Through the Oberlin Partnership, town and College have acknowledged
that their prospects for the future are also inextricably tied.
A bucolic town at first glance, Oberlin is not immune to the stresses
of modern life. The town has recently suffered job losses, it struggles
with a persistent poverty rate of 25 percent, and its public-school
system does not meet state performance standards.
Officially launched last spring with a $350,000 allocation from the
Oberlin College Board of Trustees, the Oberlin Partnership is a four-pronged
effort headed by College and town leaders to jointly address the pressing
issues of education, housing, economic development, and recreation.
The emphasis is definitely on "joint," said Daniel Gardner '89, appointed
by President Nancy S. Dye to direct the College side of the partnership.
In his second-floor office overlooking Oberlin's main intersection
-- the location of which, he noted, "is more than a symbolic gesture"
-- he discussed the partnership's education component.
"We chose to focus on education first because there's an obvious partner,"

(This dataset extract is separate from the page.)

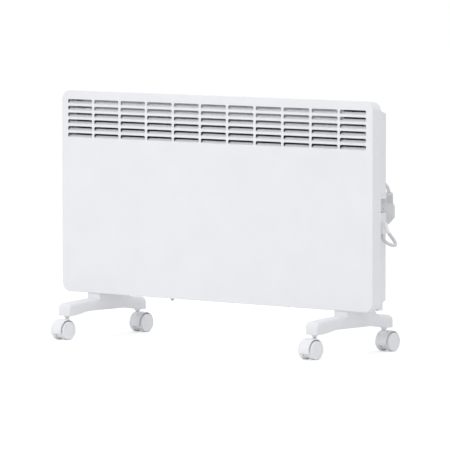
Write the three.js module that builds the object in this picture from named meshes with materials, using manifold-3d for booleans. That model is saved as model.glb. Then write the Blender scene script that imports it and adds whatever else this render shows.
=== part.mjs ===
// Wall panel convector heater standing on two castor feet.
// Millimetres. X runs along the panel, Y from the panel's front to the wall side, Z up.
// The origin is on the floor, midway between the castors and under the middle of the panel.

import * as THREE from 'three';
import { mergeGeometries, mergeVertices } from 'three/addons/utils/BufferGeometryUtils.js';
import Module from 'manifold-3d';

const wasm = await Module();
wasm.setup();

// ---------------------------------------------------------------- driving sizes

const GAP = 0.3; // clearance between neighbours that touch
const SHEET = 0.9; // painted steel sheet

const CASING_WIDTH = 894;
const CASING_HEIGHT = 450;
const CASING_DEPTH = 30;
const CASING_CORNER = 22; // corner radius of the front outline
const CASING_EDGE = 2; // radius from the front onto the sides
const CASING_TAPER = 2.4; // how far the rear rim is drawn in
const PANEL_SETBACK = 34; // front of the panel ahead of the feet's middle

const LOUVRE_SIDE_MARGIN = 15; // least, casing side to the end of a row
const LOUVRE_ROWS = 6;
const LOUVRE_LENGTH = 72;
const LOUVRE_HEIGHT = 9.6;
const LOUVRE_PITCH_X = 78.4;
const LOUVRE_PITCH_Z = 15;
const LOUVRE_TOP_MARGIN = 20; // casing top to the first row's upper edge
const BLADE_DEPTH = 7.5; // how far the pressed blades reach in
const BLADE_RISE = 5.4; // and up

const BODY_DEPTH = 80; // casing front to the rear cover's back
const TRAY_SIDE_INSET = 16; // casing side to the rear cover's side, at its front
const TRAY_SIDE_DRAFT = 13; // further inset of that side at the back
const TRAY_TOP_INSET = 16;
const TRAY_TOP_DRAFT = 13.5;
const TRAY_BOTTOM_INSET = 12;
const TRAY_BOTTOM_DRAFT = 8;
const RIM_CLEARANCE = 0.6; // rear cover's flange inside the casing's rim
const INTAKE_SIDE_MARGIN = 15; // least, rear cover's side to the first slot
const INTAKE_SLOT_LENGTH = 36;
const INTAKE_SLOT_WIDTH = 7;
const INTAKE_PITCH = 50;

const INLET_SIDE_INSET = 10; // casing side to the inlet step's side
const INLET_DEPTH = 17; // how far the inlet step stands behind the casing
const INLET_RISE = 2.6; // its underside above the casing's
const INLET_END_RISE = 9; // its ends stand this much higher, beside the rear cover

const HANG_SLOT_LENGTH = 42;
const HANG_SLOT_HEIGHT = 9;
const HANG_SLOT_X = 200; // panel's middle to the middle of a hanging slot
const HANG_SLOT_DROP = 70; // casing top to the hanging slots
const FIELD_MARGIN = 14; // raised bracket field round the hanging slots
const FIELD_RISE = 2; // how far it stands out of the back

const FOOT_INSET = 91; // casing side to a foot's middle
const FOOT_WIDTH = 37;
const FOOT_LENGTH = 258;
const FOOT_END_RADIUS = 7; // upright corners of the ends
const FOOT_TOP_RADIUS = 8; // along the upper edges
const FOOT_NOSE_RADIUS = 10; // from the top onto the ends
const FOOT_BEAM_HEIGHT = 33.5; // at the neck
const FOOT_END_DROP = 7; // the beam's top falls this much to its ends
const FOOT_ARCH_RISE = 7.4;
const FOOT_ARCH_RUN = 60; // length over which the underside rises
const FOOT_NECK_HEIGHT = 11.2;
const NECK_FRONT = 4; // behind the panel's front
const NECK_LENGTH = 91;
const NECK_FLARE = 20;

const CASTOR_END = 12; // foot's end to its stem
const CASTOR_TRAIL = 13; // stem to wheel axle
const WHEEL_RADIUS = 20;
const WHEEL_WIDTH = 12;
const WHEEL_BEVEL = 1.6;
const WHEEL_SIDES = 24;
const CASTOR_WIDTH = 39; // over both wheels
const HOOD_CLEARANCE = 3;
const HOOD_WALL = 2.2;
const HOOD_WIDTH = 29.5;
const HOOD_LIP_ANGLE = 14; // degrees that the hood's lips reach below the axle
const HOOD_WEB_RADIUS = 18; // web between the wheels
const STEM_SHOW = 2.38; // stem seen between the hood and the foot's collar
const COLLAR_HEIGHT = 4.6; // conical collar under the foot round each stem
const STEM_RADIUS = 4;
const STEM_BOSS_RADIUS = 7;
const AXLE_RADIUS = 3;
const BORE_CLEARANCE = 0.4; // round parts that turn in each other
const SCREW_CLEARANCE = 0.6;

const ROCKER_WIDTH = 27;
const ROCKER_LENGTH = 28;
const ROCKER_TILT = 7; // degrees, to each side of level
const ROCKER_RISE = 225; // casing's underside to the middle of the switch
const ROCKER_BORDER = 2.5; // rocker to the housing's rear edge
const SWITCH_DEPTH = 20;
const HOUSING_LENGTH = 46; // along the rear cover's side
const HOUSING_BELOW = 60; // switch's middle to the housing's lower end
const HOUSING_ABOVE = 22; // and to its upper end
const HOUSING_BAY_HEIGHT = 25; // lower, sunk part that carries the cord guide
const HOUSING_DEPTH = 34;
const HOUSING_PROUD = 2;
const HOUSING_BORDER = 1;

const KNOB_RADIUS = 15.5;
const KNOB_HEIGHT = 10;
const KNOB_INSET = 61; // casing side to the knob's axis
const SHAFT_RADIUS = 3;

const CORD_RADIUS = 3.8;
const CHANNEL_RADIUS = 4.6;

// ---------------------------------------------------------------- derived places

const axleZ = WHEEL_RADIUS * Math.cos(Math.PI / WHEEL_SIDES);
const hoodTop = axleZ + WHEEL_RADIUS + HOOD_CLEARANCE + HOOD_WALL;
const footBottom = hoodTop + STEM_SHOW + COLLAR_HEIGHT;
const beamTop = footBottom + FOOT_BEAM_HEIGHT;
const footTop = beamTop + FOOT_NECK_HEIGHT;
const casingBottom = footTop + GAP;
const casingTop = casingBottom + CASING_HEIGHT;
const casingMiddle = casingBottom + CASING_HEIGHT / 2;
const casingHalfX = CASING_WIDTH / 2;
const casingHalfZ = CASING_HEIGHT / 2;
const footX = casingHalfX - FOOT_INSET;
const castorSpacing = FOOT_LENGTH - 2 * CASTOR_END;
const knobX = casingHalfX - KNOB_INSET;
const rockerZ = casingBottom + ROCKER_RISE;
const rockerY = HOUSING_LENGTH / 2 - ROCKER_BORDER - ROCKER_WIDTH / 2; // in the side frame
const housingBottomZ = rockerZ - HOUSING_BELOW;
const housingStepZ = housingBottomZ + HOUSING_BAY_HEIGHT;
const housingTopZ = rockerZ + HOUSING_ABOVE;
const behind = (depth) => depth - PANEL_SETBACK; // Y of a depth behind the panel's front
const backY = behind(BODY_DEPTH);
const smooth = (t) => {
  const s = Math.min(Math.max(t, 0), 1);
  return s * s * (3 - 2 * s);
};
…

he said. "In housing, recreation, and economic development, there's
no one entity that has sole responsibility. Also, we already have
a lot of interaction between the College and the schools. But it's
not systematic. It's more a series of individual good ideas that seem
not to equal the sum of their parts. The partnership will let us align
our programs with the schools' needs. And the teacher-education program
we're developing stands as a model for what we want to do with all
the other education programs."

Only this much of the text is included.